Nossos heróis sempre morrem no final

Liga a TV, vai ao cinema, abre um livro de literatura brasileira que conta as histórias dos nossos grandes heróis nacionais.

Zumbi dos Palmares vira livro e morre no final. Tiradentes vira peça de teatro e morre no final. Lampião e Maria Bonita viram novela e morrem no final.

Praticamente todos nossos heróis nacionais e todas suas histórias terminam da mesma forma: com morte no final.

Quando a gente aprende história na escola, quando assiste nossos filmes, quando lê nossa literatura, parece que todos os nossos heróis têm o mesmo destino: a tragédia.

Todos eles lutaram contra sistemas que os oprimiam, todos eles deixaram marcas profundas no nosso país, e todos eles morreram sem o júbilo da vitória.

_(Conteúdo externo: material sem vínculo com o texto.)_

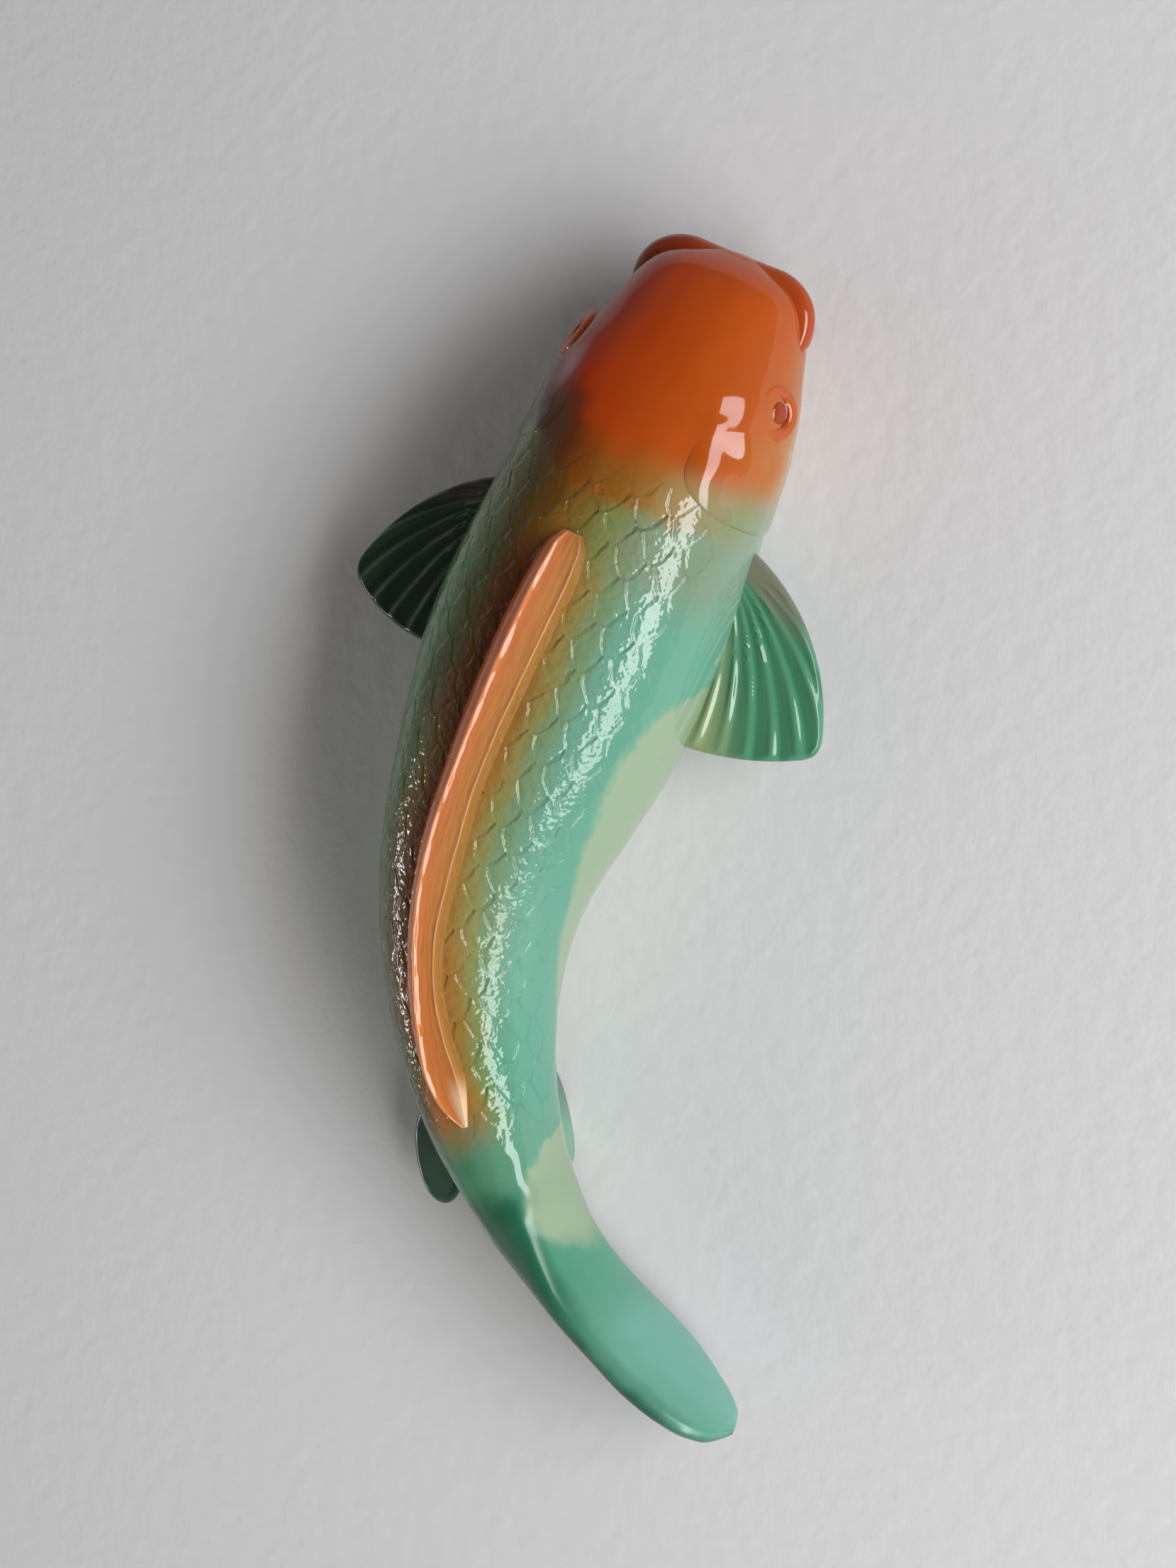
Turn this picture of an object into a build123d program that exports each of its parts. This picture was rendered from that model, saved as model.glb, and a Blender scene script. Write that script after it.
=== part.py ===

Eu fico pensando se essa repetição constante nas nossas narrativas culturais não moldou a nossa cabeça de um jeito muito específico. Se não criamos uma ideia de que ser herói no Brasil é sinônimo de sacrifício. Que para fazer diferença, você precisa literalmente morrer. Que a única maneira de ser lembrado é através da tragédia.

Isso acontece com as personagens do Cidade de Deus, mas também acontece nas nossas vielas e rincões, onde ao vivo na TV e no portal de notícias estamos vendo a mesma história se repetindo todos os dias.

Herus Guimarães Mendes, de 24 anos, office boy e pai de uma criança de dois anos, foi morto durante uma festa junina no Morro Santo Amaro, no Rio. Assim como faleceu Kathlen Romeu e também Victor Cerqueira, o "Vitinho", de 28 anos, guia turístico em Caraíva. E assim como Tiradentes e Zumbi, Ku'i, um jovem indígena do povo Avá Guarani, foi decapitado e teve sua cabeça exposta nas terras do seu povo no sul do país.

Jovens que poderiam ser heróis de suas famílias e comunidades, mas só tiveram a chance de ter o mesmo final dos nossos grandes heróis nacionais.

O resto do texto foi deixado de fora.